- WRITTEN INSTRUCTION:
Give the data again exactly, from its opening line through the line in which "return [[(-height, across, *corner)" appears.
########
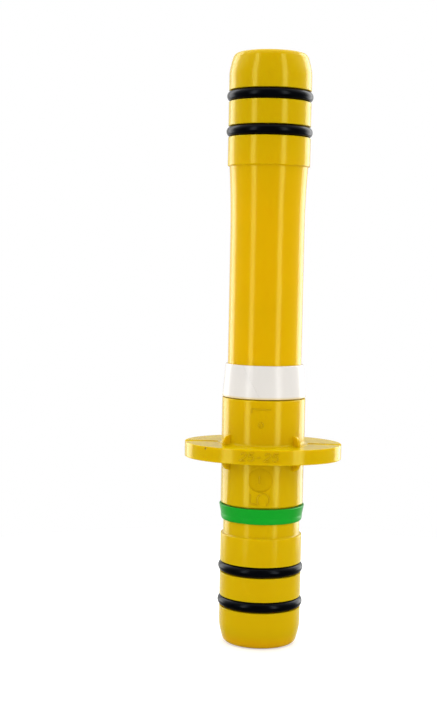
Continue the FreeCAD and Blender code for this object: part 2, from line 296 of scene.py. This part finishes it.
def write(text, height, slant=0.0, width=1.0):
    """Lines of a number whose digits stand on the zero line, with its start at zero."""
    lines = []
    for order, digit in enumerate(text):
        start = DIGIT_STEP * order
        for line in DIGITS[digit]:
            leaning = [(start + right * width + slant * up, up, *corner) for right, up, *corner in line]
            lines.append([(right * height, up * height, *corner) for right, up, *corner in leaning])
    return lines


def move(lines, right, up):
    moved = []
    for line in lines:
        moved.append([(across + right, height + up, *corner) for across, height, *corner in line])
    return moved


def lie_down(lines):
    """Turns upright writing a quarter turn, so that its tops point to the left."""
    return [[(-height, across, *corner) for across, height, *corner in line] for line in lines]


upper_number = move(lie_down(write("7", 6.2 * MM)), 3.05 * MM, 74.95 * MM)
raise_mark("upper_barrel_number", upper_number, on_barrel(UPPER_BARREL))
lower_number = move(lie_down(write("5", 6.0 * MM, width=0.85)), 3.0 * MM, 45.85 * MM)
raise_mark("lower_barrel_number", lower_number, on_barrel(LOWER_BARREL))
gate_ring = move(write("o", 1.5 * MM), -0.81 * MM, 70.45 * MM)
raise_mark("gate_ring", gate_ring, on_barrel(UPPER_BARREL))
pin_bar = [[(-0.27 * MM, 52.8 * MM, True), (-0.27 * MM, 55.2 * MM, True)]]
raise_mark("pin_bar", pin_bar, on_pin_flat)
rim_number = move(write("25-25", 2.45 * MM, slant=0.16), -6.3 * MM, 60.75 * MM)
raise_mark("flange_rim_number", rim_number, on_flange_rim)

# O-rings: four seals of moulded nitrile rubber, two to a head, with a thin bloom and a little lint.
# They are greased and stretched over the heads into their grooves.

RUBBER_BLACK = (0.0006, 0.0007, 0.0012, 1)
BLOOM_BLACK = (0.0012, 0.0013, 0.0022, 1)
LINT_GREY = (0.08, 0.08, 0.09, 1)
GREASE_TINT = (0.75, 0.85, 1.0, 1)

black, shader, place = start_finish("seal_rubber")
bare = place.noise(2.5 * MM, 4.0).falloff(0.40, 0.62)
colour = bare.mix(BLOOM_BLACK, RUBBER_BLACK)
lint = place.specks(3 * MM, 0.12 * MM)
colour = (lint * 0.5).mix(colour, LINT_GREY)
gloss = place.noise(1.2 * MM, 3.0) * 0.16 + 0.16
relief = (place.noise(0.8 * MM, 3.0) * (0.01 * MM)).relief()
feed(shader, Base_Color=colour, Roughness=gloss, Normal=relief)
feed(shader, IOR=1.22, Specular_Tint=GREASE_TINT)
for name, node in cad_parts.items():
    if name.startswith("o_ring"):
        dress(node, black)

# Lock rings: a split white collar and a split green collar, moulded in acetal with a satin face and
# snapped on the necks against the barrel. The foot of the white one is painted yellow, a painted
# reflection of the yellow barrel's light on it.

WHITE = (0.725, 0.69, 0.645, 1)
CLOUD_WHITE = (0.705, 0.675, 0.635, 1)
BARREL_BOUNCE_YELLOW = (0.72, 0.52, 0.10, 1)
WHITE_FOOT = 79.2 * MM
GREEN = (0.004, 0.335, 0.016, 1)
CLOUD_GREEN = (0.004, 0.31, 0.015, 1)
GREEN_TINT = (0.3, 1.0, 0.4, 1)


def collar_colour(place, plain, clouded):
    """Colour that changes slightly in broad clouds."""
    return place.noise(12 * MM, 3.0).falloff(0.35, 0.65).mix(plain, clouded)


def collar_relief(place, patch, depth):
    """Soft waves of the given patch and depth in metres, with a fine grain on them."""
    grain = place.noise(0.5 * MM, 2.0) * (0.002 * MM)
    return (place.noise(patch, 1.0) * depth + grain).relief()


white, shader, place = start_finish("white_collar")
# Painted reflection: the lowest 0.8 mm of the white collar are mixed towards the barrel's yellow.
barrel_bounce = place.axis("Z").falloff(WHITE_FOOT, WHITE_FOOT + 0.8 * MM)
colour = (barrel_bounce * 0.7).mix(collar_colour(place, WHITE, CLOUD_WHITE), BARREL_BOUNCE_YELLOW)
gloss = place.noise(3 * MM, 3.0) * 0.08 + 0.20
relief = collar_relief(place, 9 * MM, 0.008 * MM)
feed(shader, Base_Color=colour, Roughness=gloss, Normal=relief, IOR=1.52)
dress(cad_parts["lock_ring_white"], white)

green, shader, place = start_finish("green_collar")
colour = collar_colour(place, GREEN, CLOUD_GREEN)
gloss = place.noise(3 * MM, 3.0) * 0.1 + 0.3
relief = collar_relief(place, 6 * MM, 0.015 * MM)
feed(shader, Base_Color=colour, Roughness=gloss, Normal=relief, IOR=1.38, Specular_Tint=GREEN_TINT)
dress(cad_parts["lock_ring_green"], green)

# Table: a small round top covered with white paper, on which the coupling stands on its short end.
# It belongs to the picture alone. The paper glows a little to the camera, to come out white.

TABLE_RADIUS = 0.19
PAPER_GLOW = 0.40
PAPER = (0.68, 0.68, 0.68, 1)
PALE_PAPER = (0.70, 0.70, 0.70, 1)
NO_GLOW = (0, 0, 0, 1)
FULL_GLOW = (1, 1, 1, 1)

table_mesh = bmesh.new()
bmesh.ops.create_circle(table_mesh, cap_ends=True, segments=128, radius=TABLE_RADIUS)
table_data = bpy.data.meshes.new("table")
table_mesh.to_mesh(table_data)
table = bpy.data.objects.new("table", table_data)
bpy.context.scene.collection.objects.link(table)
paper, shader, place = start_finish("white_paper")
seen = place.node("ShaderNodeLightPath", output="Is Camera Ray")
glow = (seen * PAPER_GLOW).mix(NO_GLOW, FULL_GLOW)
fibre = place.noise(0.4 * MM, 3.0).mix(PAPER, PALE_PAPER)
feed(shader, Base_Color=fibre, Roughness=0.6, Emission_Color=glow, Emission_Strength=1.0)
dress(table, paper)
table.visible_glossy = False

# Room: a white studio, plain white to the camera. Glossy faces mirror it bright behind the object
# and dark in front and below, and its soft light comes mostly from both sides behind the object.

AHEAD = (-0.079, 0.997, 0)
MIRROR_STOPS = [(0, 0.1), (0.1, 0.2), (0.25, 0.35), (0.5, 0.75), (0.65, 1)]
SOFT_STOPS = [(0, 0.2), (0.35, 0.35), (0.5, 0.6), (0.65, 0.9), (0.85, 0.9), (1, 0.15)]
SOFT_LEVEL = 2.15
LIGHT_FROM_RIGHT = 0.08
LIGHT_FROM_ABOVE = 0.3

world = bpy.data.worlds.new("studio")
bpy.context.scene.world = world
world.use_nodes = True
background = world.node_tree.nodes["Background"]
way = Field(world.node_tree.nodes.new("ShaderNodeTexCoord").outputs["Generated"])
seen = way.node("ShaderNodeLightPath", output="Is Camera Ray")
clear = way.node("ShaderNodeLightPath", output="Is Transmission Ray")
mirrored = way.node("ShaderNodeLightPath", output="Is Glossy Ray")
forward = way.node("ShaderNodeVectorMath", {"operation": "DOT_PRODUCT"}, {0: way, 1: AHEAD}, 1)
mirror = (forward + way.axis("Z")).ramp(MIRROR_STOPS)
mirror = mirror * (forward.falloff(0.95, 0.99) * 0.5 + 0.5)
soft = (forward * 0.5 + 0.5).ramp(SOFT_STOPS) * SOFT_LEVEL
soft = soft + way.axis("X") * LIGHT_FROM_RIGHT + way.axis("Z") * LIGHT_FROM_ABOVE
white_room = seen.math("MAXIMUM", clear)
strength = mirrored * mirror + (1 - mirrored) * (white_room + (1 - white_room) * soft)
world.node_tree.links.new(strength.socket, background.inputs["Strength"])
background.inputs["Color"].default_value = (1, 1, 1, 1)

# Lamps: four upright strips of light round the object, two in front and two behind. The two behind
# give only the long highlights near the rims.

LAMP_DISTANCE = 0.8
LAMP_HEIGHT = 0.38
LAMP_LENGTH = 1.0


def strip_lamp(name, azimuth, width, watts):
    """Upright lamp that faces the object, its azimuth in degrees from the front to the right."""
    angle = math.radians(azimuth)
    lamp = bpy.data.lights.new(name, "AREA")
    lamp.shape = "RECTANGLE"
    lamp.size = width
    lamp.size_y = LAMP_LENGTH
    lamp.energy = watts
    piece = bpy.data.objects.new(name, lamp)
    bpy.context.scene.collection.objects.link(piece)
    piece.location = (LAMP_DISTANCE * math.sin(angle), -LAMP_DISTANCE * math.cos(angle), LAMP_HEIGHT)
    piece.rotation_euler = (math.pi / 2, 0, angle)
    return piece


strip_lamp("left_strip", -41.4, 0.196, 2.3)
strip_lamp("right_strip", 43.6, 0.196, 2.4)
left_card = strip_lamp("left_card", -125.0, 0.38, 3.2)
right_card = strip_lamp("right_card", 136.5, 0.474, 4.3)
left_card.visible_diffuse = False
right_card.visible_diffuse = False

# Camera: 0.45 m in front of the marked face and a little to its right, somewhat above the middle of
# the coupling. It looks slightly down and to the left, and is rolled by about a degree.

CAMERA_PLACE = (20.6 * MM, -444.5 * MM, 121.5 * MM)
CAMERA_HEADING = (-0.0793, 0.9969)
CAMERA_PITCH = math.radians(3.886)
CAMERA_ROLL = math.radians(1.109)

camera_data = bpy.data.cameras.new("camera")
camera_data.sensor_fit = "VERTICAL"
camera_data.sensor_height = 36
camera_data.lens = 70.59
camera = bpy.data.objects.new("camera", camera_data)
bpy.context.scene.collection.objects.link(camera)
bpy.context.scene.camera = camera
camera.location = CAMERA_PLACE
level = math.cos(CAMERA_PITCH)
look = Vector((CAMERA_HEADING[0] * level, CAMERA_HEADING[1] * level, -math.sin(CAMERA_PITCH)))
camera.rotation_mode = "QUATERNION"
camera.rotation_quaternion = look.to_track_quat("-Z", "Y") @ Quaternion((0, 0, 1), CAMERA_ROLL)
bpy.context.scene.view_settings.view_transform = "Standard"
########
- SOLVED EXERCISE:
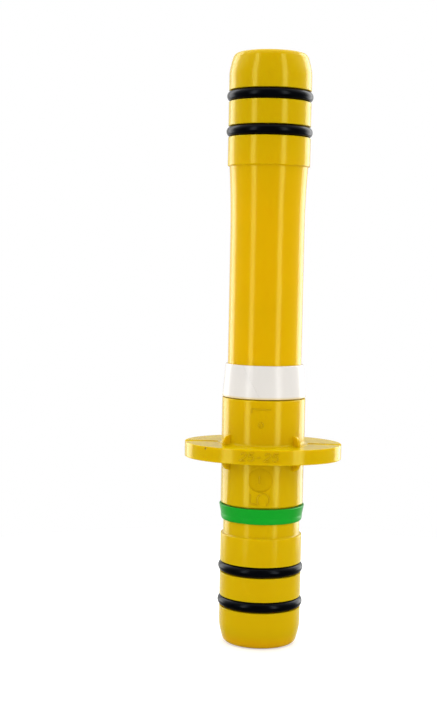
Continue the FreeCAD and Blender code for this object: part 2, from line 296 of scene.py. This part finishes it.
def write(text, height, slant=0.0, width=1.0):
    """Lines of a number whose digits stand on the zero line, with its start at zero."""
    lines = []
    for order, digit in enumerate(text):
        start = DIGIT_STEP * order
        for line in DIGITS[digit]:
            leaning = [(start + right * width + slant * up, up, *corner) for right, up, *corner in line]
            lines.append([(right * height, up * height, *corner) for right, up, *corner in leaning])
    return lines


def move(lines, right, up):
    moved = []
    for line in lines:
        moved.append([(across + right, height + up, *corner) for across, height, *corner in line])
    return moved


def lie_down(lines):
    """Turns upright writing a quarter turn, so that its tops point to the left."""
    return [[(-height, across, *corner) for across, height, *corner in line] for line in lines]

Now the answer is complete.